_DIRECTIVE_:
Count the lines that hold the string "context". Reply with the number alone.

_GIVEN DATA_:
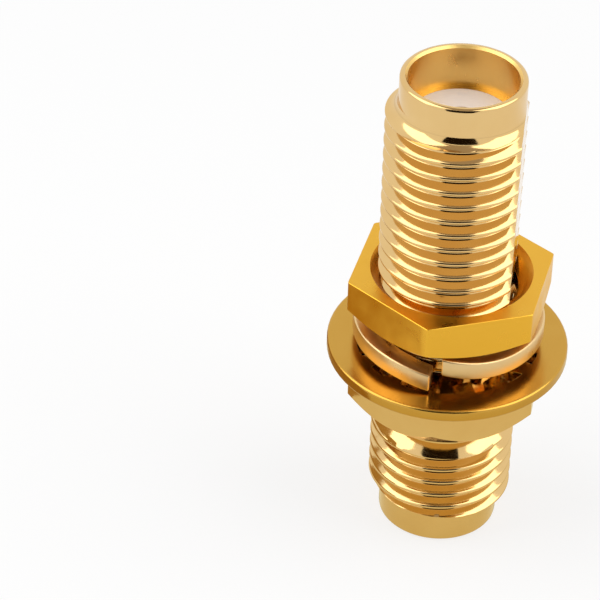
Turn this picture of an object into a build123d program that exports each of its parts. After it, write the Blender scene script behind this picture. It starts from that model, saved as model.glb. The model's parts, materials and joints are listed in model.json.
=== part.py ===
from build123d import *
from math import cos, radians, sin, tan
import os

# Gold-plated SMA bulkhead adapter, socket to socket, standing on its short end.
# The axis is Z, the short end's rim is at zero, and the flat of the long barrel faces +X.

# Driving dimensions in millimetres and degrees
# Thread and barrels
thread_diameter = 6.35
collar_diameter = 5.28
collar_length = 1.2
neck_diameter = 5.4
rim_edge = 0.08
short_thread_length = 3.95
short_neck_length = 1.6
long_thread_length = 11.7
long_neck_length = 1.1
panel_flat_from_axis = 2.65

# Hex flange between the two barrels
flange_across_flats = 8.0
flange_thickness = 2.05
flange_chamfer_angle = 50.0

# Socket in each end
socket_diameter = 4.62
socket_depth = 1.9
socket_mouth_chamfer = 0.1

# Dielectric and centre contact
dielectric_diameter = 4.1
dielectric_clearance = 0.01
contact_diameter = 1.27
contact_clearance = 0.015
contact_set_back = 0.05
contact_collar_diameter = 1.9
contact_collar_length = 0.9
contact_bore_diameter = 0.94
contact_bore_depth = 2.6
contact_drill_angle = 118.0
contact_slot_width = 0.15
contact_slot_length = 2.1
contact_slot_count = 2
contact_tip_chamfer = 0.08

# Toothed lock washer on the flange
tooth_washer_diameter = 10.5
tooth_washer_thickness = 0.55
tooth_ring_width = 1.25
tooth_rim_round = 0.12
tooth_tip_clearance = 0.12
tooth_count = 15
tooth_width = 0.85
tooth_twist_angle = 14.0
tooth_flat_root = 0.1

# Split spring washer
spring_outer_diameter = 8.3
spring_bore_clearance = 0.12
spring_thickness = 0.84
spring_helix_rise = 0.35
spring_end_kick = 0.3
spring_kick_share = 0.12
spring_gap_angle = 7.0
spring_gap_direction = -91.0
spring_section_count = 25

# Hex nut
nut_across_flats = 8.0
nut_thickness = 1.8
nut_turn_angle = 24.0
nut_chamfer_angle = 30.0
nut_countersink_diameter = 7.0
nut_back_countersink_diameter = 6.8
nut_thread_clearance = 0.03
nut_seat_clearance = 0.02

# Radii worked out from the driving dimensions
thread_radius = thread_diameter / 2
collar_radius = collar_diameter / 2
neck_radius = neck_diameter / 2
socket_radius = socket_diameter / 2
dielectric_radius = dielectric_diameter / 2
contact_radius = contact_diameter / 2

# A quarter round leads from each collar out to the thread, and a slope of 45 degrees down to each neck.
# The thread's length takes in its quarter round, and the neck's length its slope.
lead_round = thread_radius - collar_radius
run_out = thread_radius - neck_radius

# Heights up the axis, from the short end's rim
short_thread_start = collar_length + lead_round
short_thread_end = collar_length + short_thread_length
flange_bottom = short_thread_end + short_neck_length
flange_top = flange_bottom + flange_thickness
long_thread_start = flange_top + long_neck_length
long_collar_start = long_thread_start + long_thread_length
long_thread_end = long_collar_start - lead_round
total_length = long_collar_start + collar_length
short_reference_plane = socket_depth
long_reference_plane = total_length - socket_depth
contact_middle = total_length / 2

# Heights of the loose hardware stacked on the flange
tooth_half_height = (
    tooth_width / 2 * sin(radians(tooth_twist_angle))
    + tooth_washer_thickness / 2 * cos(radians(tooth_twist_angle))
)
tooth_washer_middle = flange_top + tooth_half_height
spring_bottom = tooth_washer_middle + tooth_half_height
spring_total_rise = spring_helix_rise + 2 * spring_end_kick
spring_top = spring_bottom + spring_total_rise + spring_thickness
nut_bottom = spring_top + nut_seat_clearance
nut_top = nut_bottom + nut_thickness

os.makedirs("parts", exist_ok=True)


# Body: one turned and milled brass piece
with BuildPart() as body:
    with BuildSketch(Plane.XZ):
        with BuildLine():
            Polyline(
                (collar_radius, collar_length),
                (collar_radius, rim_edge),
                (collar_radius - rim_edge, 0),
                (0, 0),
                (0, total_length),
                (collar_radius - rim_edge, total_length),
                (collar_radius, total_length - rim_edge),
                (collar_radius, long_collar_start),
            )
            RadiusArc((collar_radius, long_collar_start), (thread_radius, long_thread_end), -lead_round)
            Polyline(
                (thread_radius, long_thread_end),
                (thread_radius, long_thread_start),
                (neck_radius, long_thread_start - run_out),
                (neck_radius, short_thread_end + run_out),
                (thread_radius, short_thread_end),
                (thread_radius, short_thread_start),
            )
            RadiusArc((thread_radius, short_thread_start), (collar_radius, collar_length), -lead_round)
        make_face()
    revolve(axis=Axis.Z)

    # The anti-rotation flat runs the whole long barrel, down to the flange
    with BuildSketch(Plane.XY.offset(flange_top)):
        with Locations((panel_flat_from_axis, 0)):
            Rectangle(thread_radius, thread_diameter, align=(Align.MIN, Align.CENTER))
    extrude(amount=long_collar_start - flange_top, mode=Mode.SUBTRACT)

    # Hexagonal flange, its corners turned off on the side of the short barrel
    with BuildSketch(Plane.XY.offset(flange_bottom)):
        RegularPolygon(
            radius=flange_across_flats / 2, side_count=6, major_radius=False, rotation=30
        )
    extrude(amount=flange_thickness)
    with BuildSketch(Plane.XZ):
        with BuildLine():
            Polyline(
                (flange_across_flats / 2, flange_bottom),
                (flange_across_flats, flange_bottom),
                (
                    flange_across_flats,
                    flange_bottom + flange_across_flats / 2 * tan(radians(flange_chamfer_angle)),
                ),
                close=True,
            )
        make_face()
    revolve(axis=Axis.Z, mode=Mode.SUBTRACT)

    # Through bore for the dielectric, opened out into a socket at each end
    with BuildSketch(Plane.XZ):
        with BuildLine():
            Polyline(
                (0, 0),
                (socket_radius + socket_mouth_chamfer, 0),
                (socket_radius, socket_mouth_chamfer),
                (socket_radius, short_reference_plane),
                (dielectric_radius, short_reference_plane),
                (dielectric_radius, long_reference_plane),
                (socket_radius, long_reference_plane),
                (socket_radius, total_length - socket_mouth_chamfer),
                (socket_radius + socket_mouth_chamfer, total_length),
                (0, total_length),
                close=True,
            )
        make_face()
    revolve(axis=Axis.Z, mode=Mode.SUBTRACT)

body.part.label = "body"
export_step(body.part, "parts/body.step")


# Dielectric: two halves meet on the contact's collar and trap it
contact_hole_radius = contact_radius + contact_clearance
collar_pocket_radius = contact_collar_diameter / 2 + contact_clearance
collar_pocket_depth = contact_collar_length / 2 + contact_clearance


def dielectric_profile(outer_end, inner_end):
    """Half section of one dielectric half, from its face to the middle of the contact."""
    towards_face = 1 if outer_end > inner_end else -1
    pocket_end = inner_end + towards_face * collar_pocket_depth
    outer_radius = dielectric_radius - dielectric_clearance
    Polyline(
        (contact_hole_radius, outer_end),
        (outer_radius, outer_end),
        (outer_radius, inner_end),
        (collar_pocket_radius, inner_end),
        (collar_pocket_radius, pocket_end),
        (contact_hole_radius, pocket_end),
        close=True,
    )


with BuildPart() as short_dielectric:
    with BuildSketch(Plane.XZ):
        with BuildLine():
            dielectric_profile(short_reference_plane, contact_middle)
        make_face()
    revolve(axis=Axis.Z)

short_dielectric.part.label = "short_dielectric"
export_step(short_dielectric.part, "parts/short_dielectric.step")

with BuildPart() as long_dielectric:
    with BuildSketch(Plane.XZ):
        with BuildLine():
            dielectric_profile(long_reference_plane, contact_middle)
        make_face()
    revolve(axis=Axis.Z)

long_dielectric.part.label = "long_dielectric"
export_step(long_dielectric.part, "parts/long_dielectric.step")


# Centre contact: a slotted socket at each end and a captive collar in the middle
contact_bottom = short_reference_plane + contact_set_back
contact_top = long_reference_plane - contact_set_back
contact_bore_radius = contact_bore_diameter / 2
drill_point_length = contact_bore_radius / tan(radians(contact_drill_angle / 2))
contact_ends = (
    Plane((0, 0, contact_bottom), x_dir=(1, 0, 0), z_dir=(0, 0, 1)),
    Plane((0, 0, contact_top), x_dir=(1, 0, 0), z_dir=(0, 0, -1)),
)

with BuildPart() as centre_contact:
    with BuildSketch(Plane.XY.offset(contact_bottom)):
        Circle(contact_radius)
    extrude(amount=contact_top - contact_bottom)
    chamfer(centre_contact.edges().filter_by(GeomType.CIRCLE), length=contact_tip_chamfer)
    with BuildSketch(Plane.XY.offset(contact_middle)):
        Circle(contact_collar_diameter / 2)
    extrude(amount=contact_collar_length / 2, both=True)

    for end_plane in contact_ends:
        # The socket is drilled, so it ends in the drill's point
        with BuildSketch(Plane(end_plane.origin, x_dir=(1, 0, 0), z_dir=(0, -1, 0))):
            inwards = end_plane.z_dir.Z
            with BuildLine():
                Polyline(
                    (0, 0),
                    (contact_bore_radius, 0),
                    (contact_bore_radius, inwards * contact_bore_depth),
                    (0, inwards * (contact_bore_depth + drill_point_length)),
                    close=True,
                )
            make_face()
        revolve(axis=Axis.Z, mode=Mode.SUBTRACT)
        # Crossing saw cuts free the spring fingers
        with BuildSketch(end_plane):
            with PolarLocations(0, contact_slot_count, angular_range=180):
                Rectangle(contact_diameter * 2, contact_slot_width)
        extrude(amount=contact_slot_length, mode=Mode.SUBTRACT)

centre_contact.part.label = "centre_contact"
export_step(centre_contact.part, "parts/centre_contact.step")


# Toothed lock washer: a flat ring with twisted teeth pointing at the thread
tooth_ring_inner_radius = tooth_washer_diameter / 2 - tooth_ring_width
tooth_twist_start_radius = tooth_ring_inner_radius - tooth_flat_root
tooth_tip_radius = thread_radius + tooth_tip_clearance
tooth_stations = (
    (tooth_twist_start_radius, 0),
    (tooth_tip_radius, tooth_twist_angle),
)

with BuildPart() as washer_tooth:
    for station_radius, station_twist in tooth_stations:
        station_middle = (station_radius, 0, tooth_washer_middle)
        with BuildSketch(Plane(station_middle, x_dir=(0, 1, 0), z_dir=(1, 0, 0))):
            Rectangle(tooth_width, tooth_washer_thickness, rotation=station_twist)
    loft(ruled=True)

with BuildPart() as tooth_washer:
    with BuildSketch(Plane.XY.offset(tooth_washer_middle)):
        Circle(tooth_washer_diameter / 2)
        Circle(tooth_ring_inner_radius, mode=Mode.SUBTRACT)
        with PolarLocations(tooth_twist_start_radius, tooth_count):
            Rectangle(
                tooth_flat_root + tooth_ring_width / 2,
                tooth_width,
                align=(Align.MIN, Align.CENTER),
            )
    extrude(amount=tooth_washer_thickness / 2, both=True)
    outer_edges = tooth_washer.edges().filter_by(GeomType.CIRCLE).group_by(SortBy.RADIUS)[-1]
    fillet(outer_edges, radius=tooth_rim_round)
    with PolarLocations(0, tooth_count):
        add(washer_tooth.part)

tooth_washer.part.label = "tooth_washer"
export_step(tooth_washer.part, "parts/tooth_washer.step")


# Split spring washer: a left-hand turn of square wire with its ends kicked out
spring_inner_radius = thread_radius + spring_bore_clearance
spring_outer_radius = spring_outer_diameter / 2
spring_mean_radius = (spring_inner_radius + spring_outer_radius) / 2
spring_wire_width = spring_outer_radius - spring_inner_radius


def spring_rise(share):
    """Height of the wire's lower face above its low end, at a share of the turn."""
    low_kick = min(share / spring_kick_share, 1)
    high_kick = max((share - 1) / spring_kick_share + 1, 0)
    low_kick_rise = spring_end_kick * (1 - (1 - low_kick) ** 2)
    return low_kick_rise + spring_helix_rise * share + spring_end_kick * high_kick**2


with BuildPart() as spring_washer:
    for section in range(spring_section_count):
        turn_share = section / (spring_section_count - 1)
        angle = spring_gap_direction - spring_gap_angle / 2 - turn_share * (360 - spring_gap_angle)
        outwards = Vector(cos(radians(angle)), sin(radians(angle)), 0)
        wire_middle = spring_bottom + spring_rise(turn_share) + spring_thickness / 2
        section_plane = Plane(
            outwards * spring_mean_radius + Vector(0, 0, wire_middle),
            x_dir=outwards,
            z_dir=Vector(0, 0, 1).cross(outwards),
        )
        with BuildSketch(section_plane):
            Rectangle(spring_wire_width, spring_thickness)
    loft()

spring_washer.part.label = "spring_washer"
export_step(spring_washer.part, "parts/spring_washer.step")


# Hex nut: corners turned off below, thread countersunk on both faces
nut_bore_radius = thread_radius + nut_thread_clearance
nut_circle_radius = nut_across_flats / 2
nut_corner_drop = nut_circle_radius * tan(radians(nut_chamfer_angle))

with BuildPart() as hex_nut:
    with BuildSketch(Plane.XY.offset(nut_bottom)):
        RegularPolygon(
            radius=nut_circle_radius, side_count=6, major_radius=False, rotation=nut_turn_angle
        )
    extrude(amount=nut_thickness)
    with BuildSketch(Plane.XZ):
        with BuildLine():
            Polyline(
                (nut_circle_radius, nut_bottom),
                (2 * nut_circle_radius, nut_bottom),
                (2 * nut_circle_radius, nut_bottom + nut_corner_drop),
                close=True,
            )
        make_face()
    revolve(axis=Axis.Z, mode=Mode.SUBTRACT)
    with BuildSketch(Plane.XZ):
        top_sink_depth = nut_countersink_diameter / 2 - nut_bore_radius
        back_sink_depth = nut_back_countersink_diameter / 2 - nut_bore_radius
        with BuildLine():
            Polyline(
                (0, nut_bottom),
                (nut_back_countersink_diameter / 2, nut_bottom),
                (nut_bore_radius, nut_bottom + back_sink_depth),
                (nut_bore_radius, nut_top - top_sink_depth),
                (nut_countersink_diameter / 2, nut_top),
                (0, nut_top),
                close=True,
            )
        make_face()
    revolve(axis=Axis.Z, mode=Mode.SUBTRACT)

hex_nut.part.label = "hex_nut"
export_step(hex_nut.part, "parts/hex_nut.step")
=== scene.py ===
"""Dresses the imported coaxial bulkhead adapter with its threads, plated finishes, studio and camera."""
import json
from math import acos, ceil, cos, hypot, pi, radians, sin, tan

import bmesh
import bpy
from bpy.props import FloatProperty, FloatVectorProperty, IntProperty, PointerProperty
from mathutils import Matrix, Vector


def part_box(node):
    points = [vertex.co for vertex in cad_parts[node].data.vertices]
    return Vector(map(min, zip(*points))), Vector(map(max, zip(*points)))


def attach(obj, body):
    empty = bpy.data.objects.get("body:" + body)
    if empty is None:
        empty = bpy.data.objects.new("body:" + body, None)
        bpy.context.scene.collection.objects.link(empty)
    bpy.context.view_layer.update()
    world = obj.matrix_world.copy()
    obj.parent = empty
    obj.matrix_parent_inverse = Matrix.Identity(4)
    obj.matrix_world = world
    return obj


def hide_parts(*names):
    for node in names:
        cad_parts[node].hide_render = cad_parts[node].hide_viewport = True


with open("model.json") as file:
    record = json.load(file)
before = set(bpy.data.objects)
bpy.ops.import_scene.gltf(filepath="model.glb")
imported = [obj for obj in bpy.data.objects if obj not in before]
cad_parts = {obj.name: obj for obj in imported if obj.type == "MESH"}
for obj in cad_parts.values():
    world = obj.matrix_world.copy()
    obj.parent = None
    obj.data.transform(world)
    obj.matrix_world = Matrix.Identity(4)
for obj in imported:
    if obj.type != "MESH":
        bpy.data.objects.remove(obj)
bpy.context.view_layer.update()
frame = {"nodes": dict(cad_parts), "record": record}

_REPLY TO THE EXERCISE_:
3